Helpless, I watched as the wrecker slid toward the edge of the cliff. Luck prevails and the wrecker stops short of the precipice. Bob's face looks white. He engages reverse and lets out the clutch. The back tires spin, but the front wheels are frozen. He tries again with the same result. Again. As the rear wheels proceed to dig trenches, he shouts "I feels like the front screws aren't turning. Tell me if you see the front drive shaft rotate when I let out the clutch". "Yeah, Bob, the front drive shaft turns fine". This observation could mean only one thing - the front axle was broken. The trail was steep enough that couldn't even back up enough to negotiate the switch back. So, Bob was stuck where he was. Can't go up because the rear wheels alone provided insufficient traction. Can't go down because his front wheels are to the lip of the cliff. "Son, I do this for a living!". Indeed.

Bob reeled out the tow cable and hooked it around a large boulder to prevent the truck from slipping. He then took a strain on the cable "Just to be sure".

By now, my heart has fallen through my asshole and was headed toward the center of gravity in the Earth. I sat in the dirt and considered the situation. Bob is totally pissed at his truck, and at me for getting him in the situation in the first place. I was PERSONALLY responsible for: 1) Breaking his truck. 2) Stranding us in the middle of the mountains with only a few hours of daylight. 3) Depriving him of his method of livelihood. 4) Every other problem Bob had. Not bad for a few hours work. "Besides", I told him, "I warned you about this trail. I told you how tough it was". My ex-boss Jim Palmer from Horizons Technology was right: "You can't tell people shit".

No time for feuding. Only a few hours of light left. The good news was I knew the way out of the hills. This was only a small consolation to Bob as we started that long, cold walk down Agua Caliente Wash. Again. Like the first time wasn't enough. This was becoming a bad dream come true.

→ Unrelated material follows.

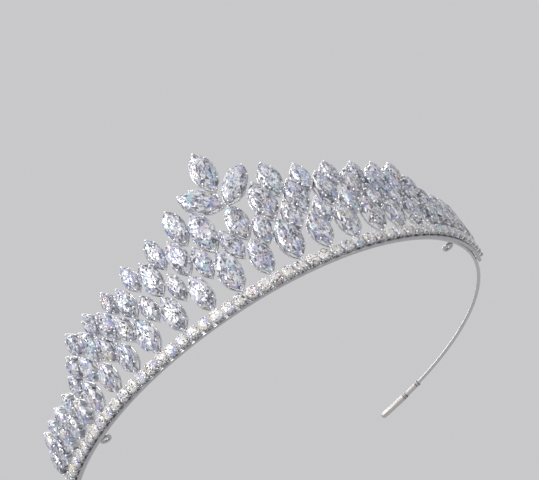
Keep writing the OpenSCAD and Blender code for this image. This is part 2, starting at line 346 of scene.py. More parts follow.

Actually, for an old fucker, Bob did OK in the canyon. He seemed sufficiently agile for a man in his "golden years" and didn't complain at all. In fact he didn't talk at all. For about three hours. I tell you, it's tough being the cause of all the problems in a person's life. Actually, I didn't mind the silence. It gave me a chance to think about what would have to happen next to get my Blazer back to safety.

This "little" hike was substantially better than the previous outing. Not only was it lighter, but I didn't get as wet. And, I knew where I was going - back to the rancher with the shotgun. As we entered his property, he recognized me. "What brings youall back here?". "To get my truck out. My friend here has a wrecker. But we broke the front axle, so we had to walk out again." "Gee son, that's too bad! Do you want to use the phone?" My thoughts exactly. I guess it was out of professional pride, but Bob wouldn't let me call Holly. Instead, he insisted that he call is nephew. But, I protested, "Holly knows where to pick us up". He prevailed. And, like the previous time, the driver got lost and we spent and extra hour walking, waiting for his nephew's "2-seats-for-3-people" Land Cruiser to come. "You can't tell people shit".

We did eventually get home, though it was about 8 PM. Bob's last words were "meet me at the yard at oh eight hundred hours tomorrow morning and be prepared to work!". Aye aye.

Food and a hot shower really helped but what a disaster! Not only did we fail at getting my truck out of the hills, but now we had two pieces of equipment on the hill. I didn't know whether to laugh or cry, so I did neither. I just slept.